My worry is that we are taking the peace we enjoy for granted.

On another hand, if what Abu Ramadan’s lawyers said on radio was the truth, then there is something in the soup which has not been allowed to boil to the surface!

And now, Four: The names having been deleted, the EC is required to offer the affected Ghanaians the opportunity to re-register. With what form of identification do they register if they have no national ID, a passport or any of the legal documents required for proof of Ghanaian citizenship? According to the law, two Ghanaians who must be relations — parents, guardians, spouses, siblings etc —can guarantee for the prospective registrant. That is all.

My question, however, is: should that be all? 

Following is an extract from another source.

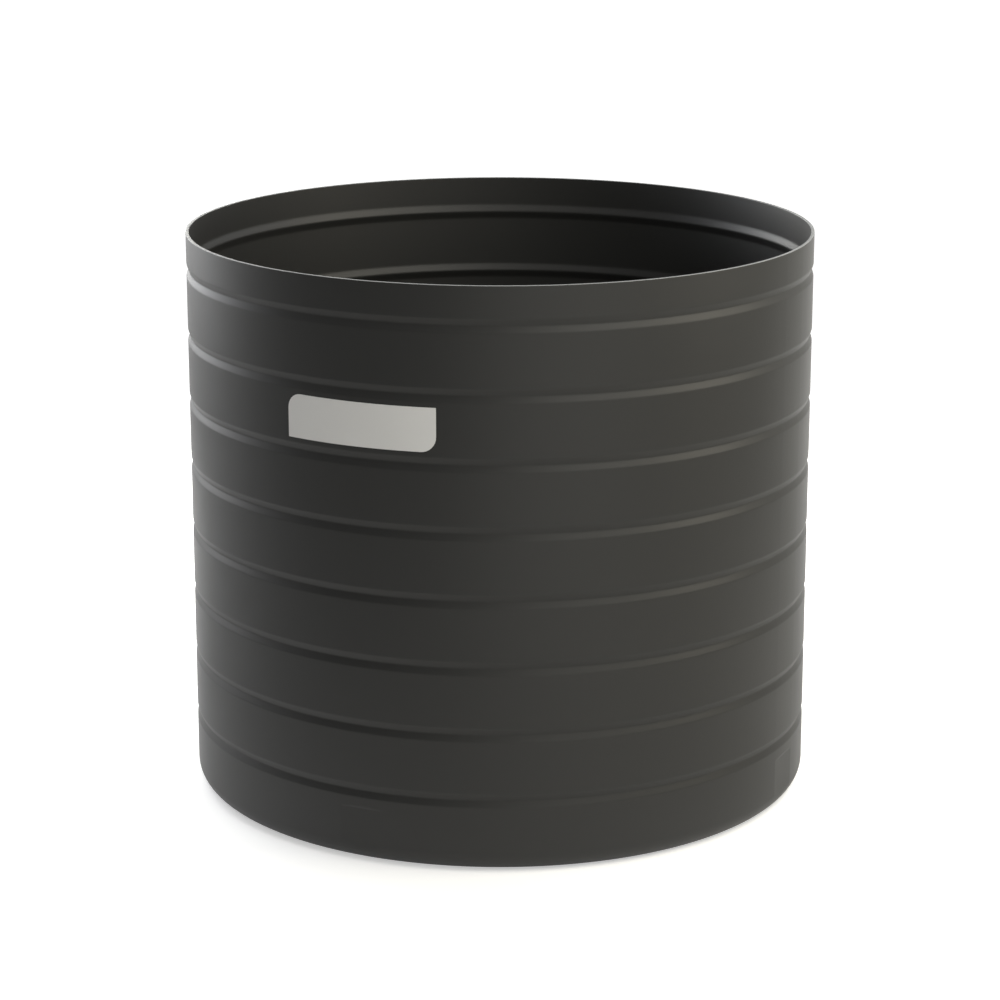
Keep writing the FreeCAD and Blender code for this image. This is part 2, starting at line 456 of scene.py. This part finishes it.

Would I be exposing my legal illiteracy to demand that we take a second look at the law and amend it to require further and better particulars of the blood relationship between the qualified voter and the person he/she seeks to identify?  Without this, I beg to state, we are encouraging persons with a natural bent toward fraud to foist their natural criminal propensities on the electoral process.

Merely because judges are not expected to engage the public in arguments over legal matters or even explain themselves to the public, especially in cases on which they sat, does not mean the Judicial Service should not have a system of monitoring illiterate/uninformed rumours and proceed to present the public with the truth or seek to offer explanations. 

Peace is not a gift from God. It is a fruit of the seeds we sow. Human beings take measures to ensure its existence. Let us remember that Liberia, until it went to war, was the most peaceful and peace-loving nation in Africa; third, perhaps, in the whole world, after Canada and the Scandinavia. What triggered the war in that country was only a spark, and sparks by themselves do not become fire. Something fuels them into flames. 

Answers to questions on the minds and lips of the public, I beg to suggest, contribute to lowering the charged and overheated political temperature in the country. When people do not get answers to questions, they act in ways that look irrational.